A perdere la vita furono 17 persone, ma il bilancio in termini di vite umane sarebbe potuto essere ben peggiore se il sistema di allarme e di evacuazione non avesse funzionato in modo così puntuale.

Pesantissimi anche i costi finanziari, visto che i danni raggiunsero il conto finale di quasi 80 miliardi di corone, di cui quasi dieci per ripristinare la metropolitana di Praga, che fu letteralmente messa in ginocchio, con quasi un terzo delle stazioni allagate e diversi mesi prima che il servizio potesse riprendere regolarmente. Sulla metropolitana non mancarono le polemiche. Secondo alcuni esperti, l’azienda trasporti cittadina sottovalutò i rischi di alluvione e chiuse troppo in ritardo le stazioni.

Di particolare impatto simbolico fu anche la distruzione del giardino zoologico di Praga, nel quartiere di Troja. Nonostante l’alacre opera degli addetti, per trasferire gli animali in luoghi sicuri, furono circa 100 gli ospiti dello zoo che non ce la fecero, fra cui tre ippopotami, un elefante e un leone, che morirono affogati. Indimenticabile la vicenda della foca Gaston, che approfittò del bailamme di quelle ore per darsi alla fuga. Nuotò per centinaia di chilometri, lungo la Moldava, poi sull’Elba, prima di essere di nuovo catturata stremata in Germania. Morì qualche giorno dopo, probabilmente avvelenata da sostanze tossiche ingerite durante la fuga, e la sua storia commosse il mondo.
Per alcuni giorni, in diverse vie della città si poté circolare solamente con l’ausilio di barche e gommoni, in attesa che l’acqua se ne andasse e che la città riemergesse dall’angoscia.
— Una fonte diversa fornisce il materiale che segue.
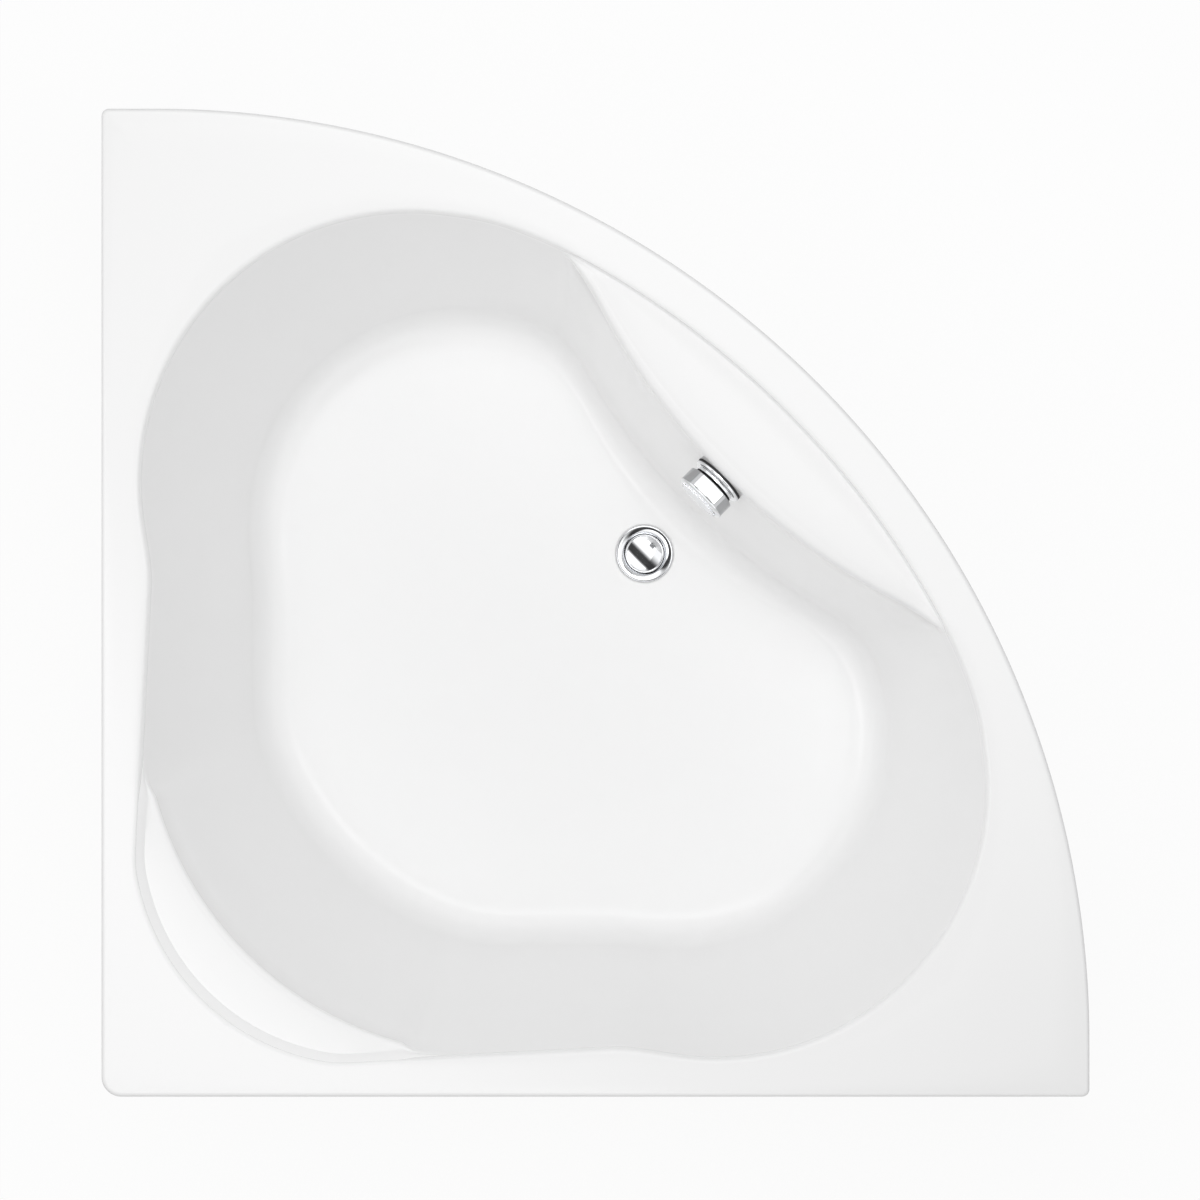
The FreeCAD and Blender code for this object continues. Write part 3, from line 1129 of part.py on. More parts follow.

Il quartiere di Karlín a Praga, fra i più colpiti dall’inondazione, venne riaperto solo dopo una settimana, quando poté almeno iniziare l’opera di ripulitura. L’acqua, ritirandosi, lasciò solo fango e detriti. Il fetore nauseabondo emanato dalle macerie, impose per diversi giorni l’uso di mascherine e di rigide misure igieniche. L’abitabilità del quartiere rimase esclusa per alcune settimane, ma il peggio era ormai passato, così come nelle altre zone invase dall’acqua.

Tantissimo c’era ancora da fare, ma il sole era ormai tornato a splendere sulla Repubblica Ceca in quell’ultimo scorcio d’estate. L’emergenza era ormai terminata, come dimostrò a fine mese, il 29 agosto, la riapertura del Ponte Carlo, dopo una serie di rassicuranti verifiche sulla sua stabilità. Lo stesso giorno riaprì i battenti e si affollò di ospiti U Zlatého tygra, la birreria più vera della Città Vecchia, ulteriore segnale che la vita a Praga stava riprendendo la sua normalità.